We know that modern humans mated with Neanderthals at some point in history, and now we could have a better idea of when, thanks to DNA analysis of a 45,000-year-old femur bone.

The bone was originally found six years ago by an ivory carver in Siberia and is, so far, the oldest human bone found outside of Africa and the Middle East. After scientists analyzed the DNA of the bone, they realized that it also has the oldest Homo sapiens genome sequence we currently have on record.

"It's really exciting that we now have a really high-quality genome sequence of an early modern human that is this old," says study author Janet Kelso of the Max Planck Institute for Evolutionary Anthropology.

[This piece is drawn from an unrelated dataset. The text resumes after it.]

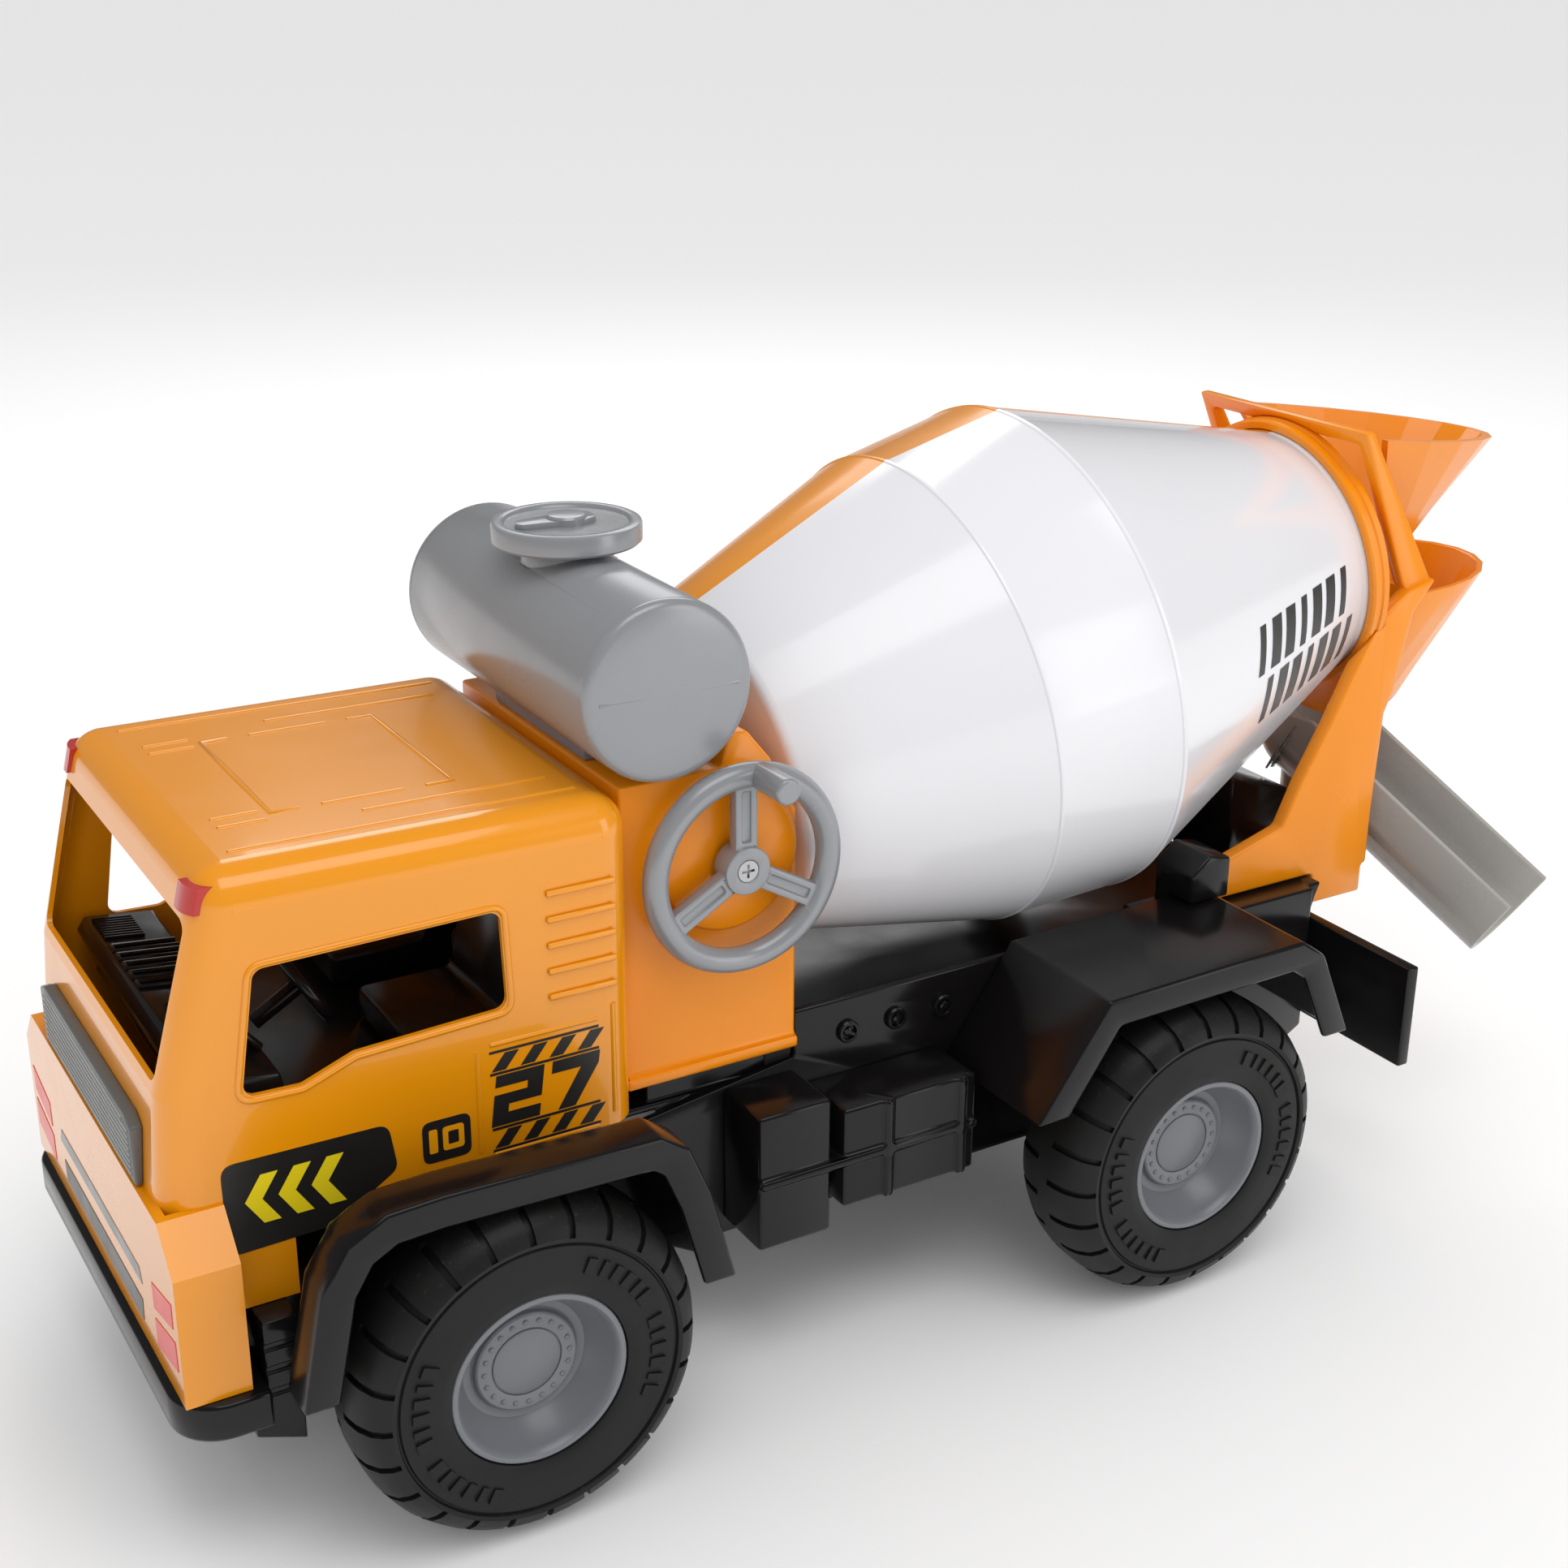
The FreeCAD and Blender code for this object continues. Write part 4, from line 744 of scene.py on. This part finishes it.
# ---------------------------------------------------------------- the water tank
# A silver grey tube with a cap pressed in each end, on a saddle. Its lid is a push
# button with a raised rim, a boss and a paddle.
silver_grey = moulded("silver_grey_moulding", (0.285, 0.292, 0.305), (0.315, 0.322, 0.337), 0.22, 0.06,
                      1500.0, 0.006, metallic=0.25)
tank_low, tank_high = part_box("tank_cap_left")
tank_r = (tank_high.z - tank_low.z) / 2 / MM
tank_x = (tank_low.x + tank_high.x) / 2 / MM
tank_z = (tank_low.z + tank_high.z) / 2 / MM
finish(eased("tank_body", "tank_tube", 0.2, angle=50.0), silver_grey, "truck", ("tank_body",))
finish(eased("tank_saddle", "tank_saddle_block", 0.6), silver_grey, "truck", ("tank_saddle",))
cap_rings = [(0.0, 0.0), (tank_r, 0.0), (tank_r, 0.9), (tank_r - 0.35, 1.7), (tank_r - 1.1, 2.3),
             (tank_r - 2.2, 2.6), (tank_r - 6.0, 3.1), (tank_r - 12.0, 3.5), (0.0, 3.65)]
crease_half = tank_r - 3.6
for side, side_name in ((1, "left"), (-1, "right")):
    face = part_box("tank_cap_" + side_name)[0 if side > 0 else 1].y / MM
    cap = lathe("tank_cap_" + side_name + "_domed", cap_rings, 80, (tank_x * MM, face * MM, tank_z * MM),
                (0, side, 0))
    crease_run = [(tank_x + along, face + side * out, tank_z)
                  for along, out in ((-crease_half, 2.45), (-8, 3.0), (8, 3.0), (crease_half, 2.45))]
    crease = bead("cap_crease", crease_run, 0.55)
    finish(gathered([cap, crease], cap.name), silver_grey, "truck", ("tank_cap_" + side_name,),
           smooth=40.0)
lid_low, lid_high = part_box("tank_lid")
lid_middle = (lid_low + lid_high) / 2
lid_r = (lid_high.x - lid_low.x) / 2 / MM
stem_deep = 5.0
lid_face = (lid_high.z - lid_low.z) / MM - stem_deep - 1.4
lid_rings = [(0.0, -stem_deep), (6.0, -stem_deep), (6.0, 0.0), (lid_r - 0.6, 0.0), (lid_r, 0.6),
             (lid_r, lid_face - 0.9), (lid_r - 0.3, lid_face - 0.3), (lid_r - 0.9, lid_face),
             (lid_r - 2.2, lid_face), (lid_r - 2.7, lid_face - 0.25), (lid_r - 3.1, lid_face - 0.8),
             (0.0, lid_face - 0.8)]
lid = lathe("lid_disc", lid_rings, 72, (lid_middle.x, 0.0, lid_low.z + stem_deep * MM))
boss_rings = [(0.0, 0.0), (4.6, 0.0), (4.6, 1.5), (4.2, 2.0), (3.4, 2.15), (0.0, 2.15)]
boss_foot = lid_low.z / MM + stem_deep + lid_face - 0.85
boss = lathe("lid_boss", boss_rings, 40, (lid_middle.x, 0.0, boss_foot * MM))
paddle_outline = [(-3.0, -4.0), (11.5, -2.2), (12.6, 0.0), (11.5, 2.2), (-3.0, 4.0), (-6.4, 2.4),
                  (-6.4, -2.4)]
paddle = film("lid_paddle", [rounded(paddle_outline, 1.6)], (lid_middle.x / MM, 0.0, boss_foot),
              Vector((1, 0, 0)), Vector((0, 1, 0)), 1.3)
paddle_edge = paddle.modifiers.new("paddle_edge", "BEVEL")
paddle_edge.width = 0.35 * MM
paddle_edge.segments = 2
bpy.ops.object.modifier_apply(modifier="paddle_edge")
finish(gathered([lid, boss, paddle], "tank_lid_button"), silver_grey, "lid", ("tank_lid",))

# ---------------------------------------------------------------- the handwheel
# A grey moulding: a round rim on three channel spokes, a crank peg, and a crosshead
# screw in the middle that holds it on its shaft.
finish(eased("handwheel", "handwheel_moulding", 0.35, angle=40.0), silver_grey, "handwheel",
       ("handwheel",))
finish(eased("crank_peg", "crank_peg_moulding", 0.2, angle=40.0), silver_grey, "handwheel",
       ("crank_peg",))

# ---------------------------------------------------------------- the drum
# Two glossy half shells meet along the top and the bottom, white on the left and
# orange on the right. A fine welt runs round each of the two widest rings.
drum_joint = [joint for joint in frame["joints"] if joint["name"] == "drum_spin"][0]
drum_at = Vector(drum_joint["pos_m"])
drum_axis = Vector(drum_joint["axis"]).normalized()
belt_r, belt_at, mouth_r, mouth_at = 65.1, 113.0, 35.1, 198.9
drum_rings = [(0.0, 20.5), (40.6, 20.5), (41.8, 20.9), (42.5, 21.6), (42.9, 22.7), (61.15, 78.4),
              (61.5, 78.7), (61.6, 79.1), (61.6, 79.6), (61.45, 80.0), (64.8, 112.1), (65.05, 112.4),
              (belt_r, 112.8), (65.05, 113.4), (64.75, 113.8), (35.6, 198.0), (35.2, 198.6),
              (mouth_r, 199.4), (mouth_r, 202.9), (33.1, 202.9), (33.1, mouth_at), (63.1, 112.5),
              (59.5, 79.6), (40.3, 22.5), (0.0, 22.5)]
drum_white = moulded("white_drum_plastic", (0.76, 0.755, 0.785), (0.79, 0.785, 0.815), 0.16, 0.04, 900.0,
                     0.006, coat=0.3)
drum_orange = moulded("orange_drum_plastic", (0.78, 0.275, 0.010), (0.82, 0.295, 0.014), 0.22, 0.05,
                      900.0, 0.006, coat=0.2)
seam_gap = 0.14
for side, side_name, material, slot in ((1, "left", drum_white, "drum_white"),
                                        (-1, "right", drum_orange, "drum_orange")):
    shell = lathe("drum_half_" + side_name, drum_rings, 128, drum_at, drum_axis)
    pick(shell)
    bpy.ops.object.mode_set(mode="EDIT")
    bpy.ops.mesh.select_all(action="SELECT")
    bpy.ops.mesh.bisect(plane_co=(0, side * seam_gap / 2 * MM, 0), plane_no=(0, side, 0), use_fill=True,
                        clear_inner=True)
    bpy.ops.mesh.select_all(action="SELECT")
    bpy.ops.mesh.normals_make_consistent(inside=False)
    bpy.ops.object.mode_set(mode="OBJECT")
    finish(shell, material, "drum", ("drum_shell_" + side_name,), smooth=30.0)
dress("mixing_blades", milky_nylon)

# Two rows of slanted black bars are printed on the white half, near the mouth.
row_start, bar_pitch, bar_wide = 149.0, 6.6, 4.6
bar_slant, print_turn = 0.22, 1.5
cone_fall = (belt_r - mouth_r) / (mouth_at - belt_at)
drum_over = drum_axis.cross(Vector((0, -1, 0))).normalized()
prints = []
for row, (low_arc, high_arc) in enumerate(((-4.4, 8.4), (-18.6, -6.0))):
    for i in range(7):
        s_middle = row_start + 2.0 * row + i * bar_pitch
        r = belt_r - (s_middle - belt_at) * cone_fall
        bpy.ops.object.select_all(action="DESELECT")
        bpy.ops.mesh.primitive_grid_add(x_subdivisions=4, y_subdivisions=8, size=1.0)
        mark = bpy.context.object
        mark.scale = ((bar_wide if i % 3 else bar_wide * 0.6) * MM, (high_arc - low_arc) * MM, 1.0)
        bpy.ops.object.transform_apply(scale=True)
        for vertex in mark.data.vertices:
            vertex.co.x += vertex.co.y * bar_slant
        turn = math.radians(print_turn) + (low_arc + high_arc) / 2 / r
        out = Vector((0, 1, 0)) * math.cos(turn) + drum_over * math.sin(turn)
        over = drum_over * math.cos(turn) - Vector((0, 1, 0)) * math.sin(turn)
        centre = drum_at + drum_axis * s_middle * MM + out * (r + 2.0) * MM
        tilt_out = (out + drum_axis * cone_fall).normalized()
        along = over.cross(tilt_out).normalized()
        mark.matrix_world = Matrix((
            (along.x, over.x, tilt_out.x, centre.x),
            (along.y, over.y, tilt_out.y, centre.y),
            (along.z, over.z, tilt_out.z, centre.z),
            (0.0, 0.0, 0.0, 1.0)))
        bpy.ops.object.transform_apply(location=True, rotation=True, scale=True)
        prints.append(mark)
drum_print = gathered(prints, "drum_print")
lay = drum_print.modifiers.new("laid_on_drum", "SHRINKWRAP")
lay.target = bpy.data.objects["drum_half_left"]
lay.wrap_mode = "ABOVE_SURFACE"
lay.offset = 0.10 * MM
bpy.ops.object.modifier_apply(modifier="laid_on_drum")
ink = drum_print.modifiers.new("ink_thickness", "SOLIDIFY")
ink.thickness = 0.08 * MM
ink.offset = -1.0
bpy.ops.object.modifier_apply(modifier="ink_thickness")
finish(drum_print, black_print, "drum")

# ---------------------------------------------------------------- the collar and the rear frame
# Orange mouldings: a stepped collar round the drum's neck, and two legs joined by a
# leaning head frame.
collar_rings = [(35.45, 200.3), (37.2, 200.3), (37.7, 200.8), (37.7, 202.2), (37.25, 202.6), (37.25, 203.3),
                (37.7, 203.7), (37.7, 205.4), (37.3, 205.9), (31.1, 205.9), (31.1, 204.5), (35.4, 204.5),
                (35.45, 200.3)]
finish(lathe("neck_collar", collar_rings, 96, drum_at, drum_axis), orange_plastic, "truck",
       ("drum_collar",))
for node, width in (("support_frame", 0.8), ("lower_funnel", 0.3)):
    finish(eased(node, node + "_moulding", width), orange_plastic, "truck", (node,))
dress("upper_hopper", orange_plastic)
finish(eased("pedestal", "pedestal_block", 0.8), gloss_black, "truck", ("pedestal",))

# ---------------------------------------------------------------- the chute
# A grey trough moulded in one piece with its stem, turning on a pin in the pedestal.
chute_grey = moulded("chute_grey", (0.345, 0.335, 0.315), (0.390, 0.378, 0.355), 0.26, 0.06, 1500.0,
                     0.006)
finish(eased("chute", "chute_trough", 0.5), chute_grey, "chute", ("chute",))
dress("chute_pin", milky_nylon)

Previous studies of DNA in modern humans has shown that for humans born outside of Africa, at least 2 percent of their DNA is Neanderthal. But as to when the two species began mating was, up until now, still a bit of a mystery.

Neanderthals were our ancestors, from the Stone Age, and died out around 30,000 years ago. In the Middle East, they existed with modern humans as long as 100,000 years ago. Because of this new DNA evidence, scientists believe that mating between the two species started between about 50,000 and 60,000 years ago. Previous studies thought it was much earlier, at over 80,000 years ago.

This find provides more evidence that Neanderthals did not simply just die out, but that Homo Sapiens absorbed them into their larger population through interbreeding.

The age of the fossil itself also paints a picture of the first hunter-gatherers of Siberia, those Homo sapiens that eventually populated Europe and Asia. However, this ancient man's DNA shows that he was not a direct ancestor to us humans living today. Scientists believe he belonged to a group of Stone Age people that died out during an ice age.

However, this find is just one of many, and future similar fossils in the area could exist. Scientists aren't presently ruling out any theories, especially when other fossils suggest that modern humans left Africa before 100,000 years ago and arrived in Asia more than 75,000 years ago.

"This is just a random find in a Siberian river deposit," says Chris Stringer, a paleoanthropologist at London's Natural History Museum. "What else could be there when they start looking systematically?"